El profesor Manuel Escudero, destacado intelectual socialista, admira a Rafael Simancas y deplora que quizá no vaya a gobernar, puesto que con él “el poder político, por una vez, iba a intentar poner algún coto, como debe hacer la política, a los poderes económicos regionales”. Esta declaración podrá impresionar por lo que tiene de negación de la realidad del socialismo, que fue y es, incluso en Madrid, cualquier cosa menos hostil a los “poderes económicos”. A mí lo que más me impresiona es otra cosa: es la idea de don Manuel según la cual el poder político “debe” oponerse a los poderes económicos.
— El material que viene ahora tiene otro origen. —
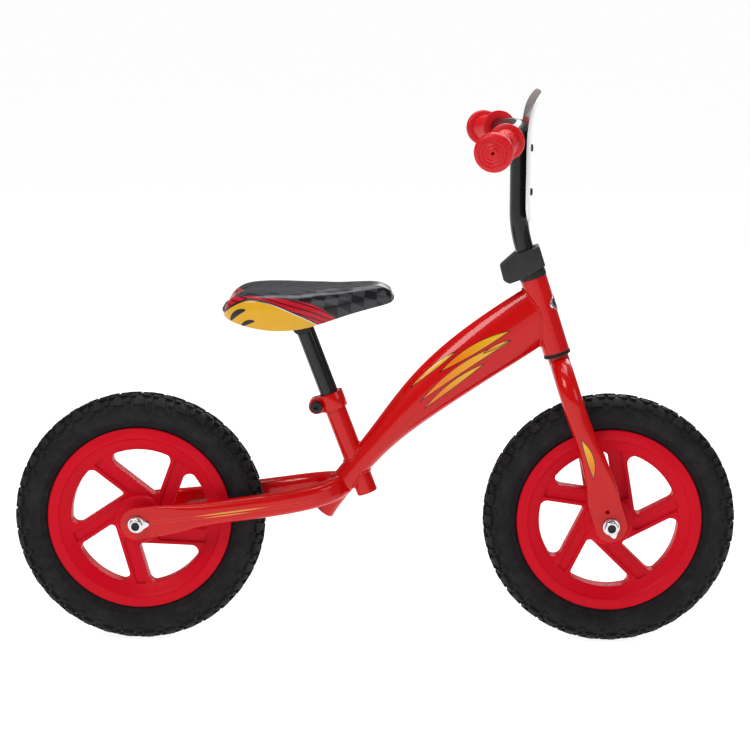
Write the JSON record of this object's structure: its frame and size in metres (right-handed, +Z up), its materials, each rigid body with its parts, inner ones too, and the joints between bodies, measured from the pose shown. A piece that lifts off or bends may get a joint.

Aquí subyacen dos antiguas falacias. Por un lado, el poder político en una sociedad abierta “debe” en primer lugar proteger las libertades de sus súbditos, no meterse con las empresas. Y por otro lado, el poder económico nunca es asimilable al político, puesto que éste es coactivo y aquél no. Los enemigos de la libertad siempre han agitado el fantasma de las grandes empresas como justificación para el crecimiento de las Administraciones Públicas, ignorando convenientemente que si no hay intervención, precisamente, del poder político concediendo privilegios, las empresas no tienen forma de obligar a los ciudadanos a que les paguen, mientras que la política sí les obliga.

Las flamantes autoridades argentinas han decidido acosar aún más a los contribuyentes, y lo harán antes de reformar la fiscalidad. Así saludó el ministro Lavagna a Kirchner: “el presidente invirtió los términos, primero quiere dar una batalla decisiva contra la evasión, y sus resultados harán posible en el futuro una reforma impositiva”. Recuerdo a los socialistas, que decían que si pagábamos más españoles, pagaríamos menos impuestos. Mintieron, claro. Y recuerdo a la Reina de Corazones, cuando, con la misma lógica de los mandatarios argentinos, exigía: “¡Primero la sentencia y después el veredicto!”